Kim Taylor and Richard Eden fought the last of the men back along the corridor and pursued them out of the complex, using their order to retreat to their advantage. On the beach, the men scrambled desperately to get into the Black Hawk, but Eden pushed forward with his machine pistol.
Driven by the instinct to protect the island and everyone on it, he fought fiercer than ever. Using the palms along the backshore for cover, he poured fire on the men as they climbed into the chopper. His bullets struck one man in the back and he tumbled out of the chopper and crashed dead into the sand, but the others were on board and the rotors were powering up to raise the helicopter off the beach and get to safety.
“They’re pretty damn desperate to get out of here!” Kim said.
“Something tells me they don’t want us to know who they are,” Eden replied, firing again and striking the side of the chopper. He ran forward another twenty yards and aimed at the underside of the machine when it happened.
From her elevated position on the dunes, Kim saw it first. “Rich! Take cover!”
He looked up to see an AGM-65 Maverick air-to-ground missile racing from one of the Super Hornets toward the fleeing chopper. He turned on his heel and sprinted away from the doomed helicopter as fast as he could, but in his heart he knew no one outruns a missile travelling at over a thousand kilometres per hour.
The chopper spun around and pulled up in a vain attempt to dodge the Maverick but it was like a dairy cow trying to outrun a hyena.
The gigantic explosion blasted the chopper into a fireball and propelled Eden through the air in the terrific heat and flames of its shockwave. Kim gasped as she watched the ECHO leader spinning through the burning chaos and crash down hard on the rocks dividing the berm from the backshore.
In the sky, the three Super Hornets turned in perfect unison to the north, their afterburners roaring as they accelerated and gained altitude for the ride back to the strike group. Far below, Kim Taylor ran through the smoke pouring from the Black Hawk’s wreckage to reach Eden as fast as she could.

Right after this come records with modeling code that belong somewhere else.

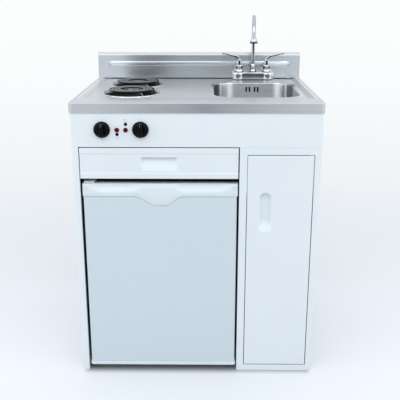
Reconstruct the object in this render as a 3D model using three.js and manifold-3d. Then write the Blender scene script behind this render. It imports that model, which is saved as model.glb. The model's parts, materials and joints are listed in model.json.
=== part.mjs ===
// A compact kitchenette unit: a pressed steel worktop with a sink bowl, a gooseneck tap and two coil burners, on a
// folded steel housing that holds a drawer, an undercounter refrigerator and a narrow cupboard.
// Millimetres, +Z up, +X to the right of a person who faces the front, +Y from the front to the back.
// Y is counted from the front face of the worktop's apron, and the last group moves it all to its own origin.
import * as THREE from 'three';
import { mergeVertices } from 'three/addons/utils/BufferGeometryUtils.js';
import Module from 'manifold-3d';

const wasm = await Module();
wasm.setup();

// ---------------------------------------------------------------- driving dimensions
const WIDTH = 762;                 // worktop, side to side
const HEIGHT = 889;                // top of the worktop's raised edge
const APRON = 29;                  // the worktop's turned-down edge
const SHEET = 1.5;                 // folded steel of the housing and the worktop
const PAN_SHEET = 1.2;             // folded steel of doors, drawer and burner pans
const GAP = 0.3;                   // between pieces that touch
const HOUSING = { half: 380, front: 3, rear: 620, corner: 14 };
const PANEL = { bottom: 757, return: 30 };                    // control panel
const RECESS = { depth: 3, side: 14, front: 96, slope: 20, corner: 30 };
const SPLASH = { front: 612, back: 627, top: 984, bevel: 8 };  // backsplash
const BOWL = { x: 192, y: 319, halfX: 138, halfY: 175, corner: 70, depth: 140, rim: 10, drain: 45, sheet: 1.2 };
const TAP = { x: 202, y: 588, spread: 51, base: 21, reach: 138, archTop: 1117, tube: 6.8, restTurn: -3.3 };
const BURNER = { x: -216, front: 222, rear: 434, pan: 93.5, rim: 3.2, hole: 86, plane: 900 };
const COIL = { inner: 35, outer: 73.8, turns: 4, wire: 3.2, lead: 7, leadDrop: 21 };
const KNOB = { x: [-283, -167.5], z: 810, radius: 24, reach: 22 };
const LAMP = { x: [-238, -212], z: 809, lens: 6.8 };
const LEG = { inner: -357 };                                   // inner edge of the left leg
const STILE = { left: 130.5, doorLeft: 153, doorRight: 357.5, doorTop: 733.2, doorBottom: 20 };
const DRAWER = { left: -355, right: 127, bottom: 658, top: 754, depth: 460 };
const CUPBOARD_DOOR = { left: 155, right: 355.5, bottom: 22.2, top: 731, depth: 18, pinX: 347.5, pinY: 8 };
const FRIDGE = { left: -349, right: 124, trimLeft: -351.5, trimRight: 127, doorBottom: 19.5, doorTop: 642,
  doorBack: 38, front: 46.5, back: 560, bottom: 24, top: 640, wall: 30, pinX: -331, pinY: 19 };
const TRIM = { line: 603, face: 1.2, back: 34, corner: 10 };   // moulded trims of the refrigerator's door
const REAR = SPLASH.back;
const FRONT = HOUSING.front - 1 - KNOB.reach;                  // front of the knobs

// ---------------------------------------------------------------- finishes
const WHITE_PAINT = { color: 0xe9eef3, roughness: 0.35, metalness: 0 };
const DOOR_PAINT = { color: 0xcfdce4, roughness: 0.4, metalness: 0 };
const WHITE_PLASTIC = { color: 0xe4ecf2, roughness: 0.45, metalness: 0 };
const LINER_PLASTIC = { color: 0xf0f3f4, roughness: 0.3, metalness: 0 };
const STAINLESS = { color: 0xb4babd, roughness: 0.32, metalness: 1 };
const CHROME = { color: 0xdfe5ea, roughness: 0.08, metalness: 1 };
const ZINC = { color: 0xa9adab, roughness: 0.45, metalness: 1 };
const COIL_STEEL = { color: 0x35363a, roughness: 0.5, metalness: 0.7 };
const BLACK_PLASTIC = { color: 0x161719, roughness: 0.35, metalness: 0 };
const BLACK_STEEL = { color: 0x1d1e20, roughness: 0.5, metalness: 0.3 };
const RED_LENS = { color: 0xb81f1a, roughness: 0.2, metalness: 0 };
const CERAMIC = { color: 0xe8e2d4, roughness: 0.6, metalness: 0 };
const RUBBER = { color: 0xc9cdce, roughness: 0.8, metalness: 0 };
const GLASS = { color: 0xcfe0dc, roughness: 0.05, metalness: 0 };

// ---------------------------------------------------------------- solids
// A closed mesh with its shared corners merged, its collapsed faces dropped and its faces turned outward.
function closed(geometry) {
  geometry.deleteAttribute('normal');
  geometry.deleteAttribute('uv');
  const merged = mergeVertices(geometry, 1e-4);
  const corners = merged.index.array;
  const [a, b, c] = [new THREE.Vector3(), new THREE.Vector3(), new THREE.Vector3()];
  const kept = [];
  let volume = 0;
  for (let i = 0; i < corners.length; i += 3) {
    const [p, q, r] = [corners[i], corners[i + 1], corners[i + 2]];
    if (p === q || q === r || r === p) continue;
    kept.push(p, q, r);
    a.fromBufferAttribute(merged.attributes.position, p);
    b.fromBufferAttribute(merged.attributes.position, q);
    c.fromBufferAttribute(merged.attributes.position, r);
    volume += a.dot(b.cross(c));
  }
  if (volume < 0) {
    for (let i = 0; i < kept.length; i += 3) [kept[i], kept[i + 1]] = [kept[i + 1], kept[i]];
  }
  merged.setIndex(kept);
  return merged;
}

function toSolid(geometry) {
  return new wasm.Manifold(new wasm.Mesh({
    numProp: 3,
    vertProperties: Float32Array.from(geometry.attributes.position.array),
    triVerts: Uint32Array.from(geometry.index.array),
  }));
}

function toGeometry(solid) {
  const mesh = solid.getMesh();
  const geometry = new THREE.BufferGeometry();
  geometry.setAttribute('position', new THREE.BufferAttribute(Float32Array.from(mesh.vertProperties), 3));
  geometry.setIndex(Array.from(mesh.triVerts));
  return geometry;
}

const join = (first, ...others) =>
  toGeometry(others.reduce((whole, part) => whole.add(toSolid(part)), toSolid(first)));
const cut = (first, ...others) =>
  toGeometry(others.reduce((whole, part) => whole.subtract(toSolid(part)), toSolid(first)));

// Extrusions of a flat outline: upright is drawn in X and Y, across in Y and Z, inward in X and Z.
const DRAWN_IN_YZ = new THREE.Matrix4().makeBasis(
  new THREE.Vector3(0, 1, 0), new THREE.Vector3(0, 0, 1), new THREE.Vector3(1, 0, 0));
const extruded = (shape, depth) =>
  new THREE.ExtrudeGeometry(shape, { depth, bevelEnabled: false, curveSegments: 8 });
const upright = (shape, z0, z1) => closed(extruded(shape, z1 - z0).translate(0, 0, z0));
const across = (shape, x0, x1) => closed(extruded(shape, x1 - x0).applyMatrix4(DRAWN_IN_YZ).translate(x0, 0, 0));
const inward = (shape, y0, y1) => closed(extruded(shape, y1 - y0).rotateX(Math.PI / 2).translate(0, y1, 0));

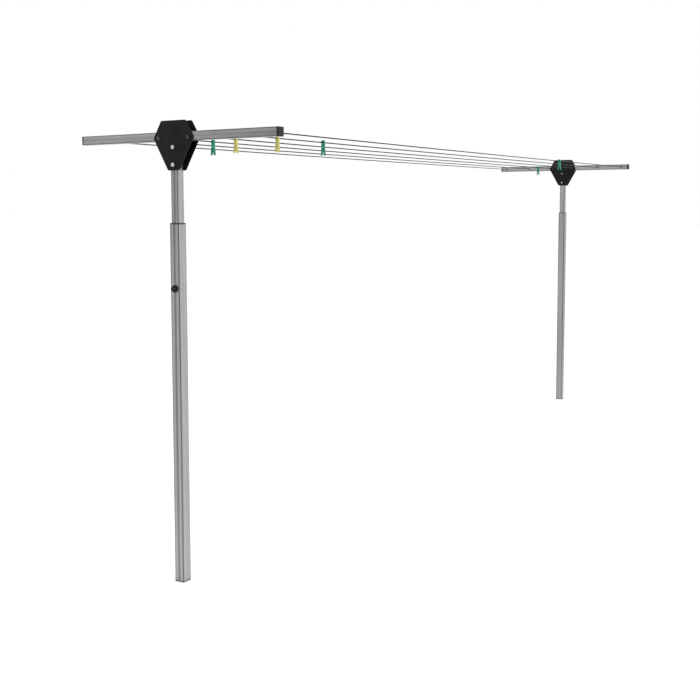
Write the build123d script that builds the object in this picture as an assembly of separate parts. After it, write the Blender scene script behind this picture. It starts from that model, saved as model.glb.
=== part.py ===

When she got to him she thought the worst. He was unconscious and his head was smashed into the rocks. Blood was dripping down over his face from the terrible gash on his temple as she dropped to her knees beside him and cradled his head in her hand.
“What happened?”
She looked over her shoulder and saw Alex pushing her wheelchair as far as it would go.
“It’s Rich,” Kim said. “I’m not sure… he got blasted pretty bad when they blew up the chopper.”
“Oh Jesus…” Alex ran her hands over her face. How much more of this could they endure, she thought.
“We need help, Alex.”
“It’s on the way,” Alex said. “The Captain of the Harry Truman just radioed and said he’s sending a Sea Hawk from the ship to get us.”
“How long?”
“Any minute,” she replied, straining to see Eden’s condition. “It left the same time he dispatched the fighters.”
Kim Taylor stared down at the blood on the rocks and then up through the smoke and heat to see Alex Reeve’s anxious face looking back at her. She hastily rubbed sand from her eyes and shook her head in disbelief at the horror that had unfolded around her. She wasn’t sure any minute was going to be fast enough to save Sir Richard Eden.